Subsequently, the troops set off for Jinggang Mountain. Along the way, Mao wore his favorite long gown, with a cloth scarf tied around his neck, resembling a rural teacher. Initially, many officers and soldiers didn’t even recognize him, mistaking him for an ordinary civilian and nearly making him carry a gun.
However, when Mao declared that the troops were going up the mountain to become “kings”, everyone was stunned. They had joined the revolution not to become bandits. But Mao reassured them in the “name of the Party”, stating they were not ordinary mountain kings but “red mountain kings”, part of a global revolution, and going up the mountain was their only way out.
Despite this, many were still skeptical, and some even deserted. Mao didn’t force anyone to stay but set one rule – they could leave, but not with their weapons. He knew he had no means to force anyone to stay. Subsequently, the top two commanders left; they went to the Central in Shanghai and later defected to the Kuomintang.
The exhausted and sick troops faced difficulties on the way, with blistered feet, leg sores, dysentery; the campsite had a strong stench. Many individuals fell by the roadside and never got up.
Two weeks later, the troops finally reached Jinggang Mountain.

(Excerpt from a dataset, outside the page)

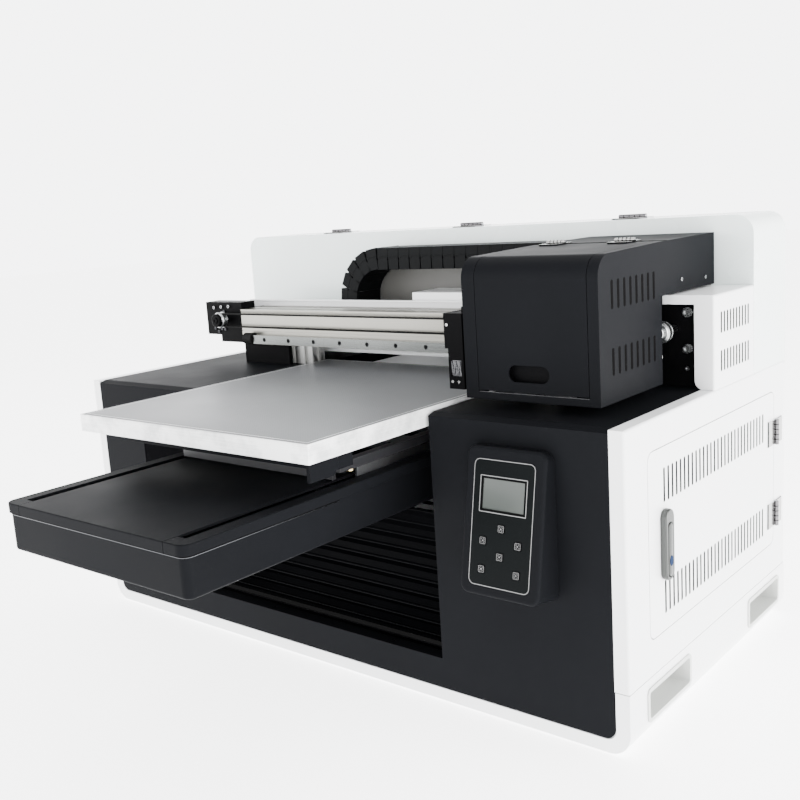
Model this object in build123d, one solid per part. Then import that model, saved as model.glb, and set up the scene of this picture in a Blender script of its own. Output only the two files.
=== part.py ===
from build123d import *
import math
import os

# Flatbed UV printer, millimetres. X runs to the right, Y to the back, Z up.
# The drawing has Y = 0 on the face of the front panel and Z = 0 on the floor.
# Export moves it by half the body's depth, so that the origin is the centre of the base.

# ---------------------------------------------------------------- driving dimensions
body_width = 1000.0
body_depth = 515.0
floor_gap = 2.0                 # height of the feet under the skirt
seam_z = 82.0                   # joint between skirt and upper housing
deck_z = 395.0
cover_top_z = 613.5
cover_front_y = 389.0
sheet = 2.5                     # sheet metal of the housing
flange = 19.0                   # folded edge of a side panel
skirt_radius = 28.0
cover_radius = 26.0

bed_x = 4.0                     # centre line of bed, slot in the deck and gantry
platen_width = 440.0
platen_front_y = -212.0
platen_length = 500.0
platen_top_z = 400.0
platen_thick = 24.0
deck_slot_half = 225.0

tub_half = 174.0
tub_front_y = -359.0
tub_back_y = 455.0
tub_bottom_z = 257.0
rim_bottom_z = 307.0
rim_top_z = 320.0
rim_overhang = 3.0
tray_corner_radius = 14.0        # round front corners of the tray's top
slit_x = 150.0                  # slits either side of the centre line
slit_width = 14.0
slit_front_y = -342.0
slit_back_y = 360.0

opening_left_x = -374.0
opening_right_x = 229.0
opening_sill_z = 62.0
opening_head_z = 365.0

beam_left_x = -377.0
beam_right_x = 385.0
beam_front_y = 240.0
beam_back_y = 305.0
beam_bottom_z = 429.0
beam_top_z = 490.7
rail_z = 439.5                  # centre of the carriage rail
rail_size = 15.0
rail_pitch = 60.0

pulley_z = 472.0
idler_x = -422.0
idler_plate_left_x = -475.0
drive_x = 438.0
belt_radius = 11.0              # inner face of the belt on a pulley
belt_thick = 1.5
belt_front_y = 226.4
belt_back_y = 233.6
shaft_radius = 5.0
shaft_clearance = 0.05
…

By then, only around six hundred people remained with Mao Zedong, who had persisted till the end. Many who stayed were not so much steadfast but simply had no other path left.
However, it was this tattered and battered force that later became the core foundation for Mao Zedong’s continued expansion.
Thus, the so-called “Autumn Harvest Uprising”, in essence, was Mao Zedong deceiving people, seizing the opportunity to consolidate troops under his command, and not the peasant movement it was purported to be. The title “leader of the agricultural movement” ascribed to Mao Zedong was merely a facade.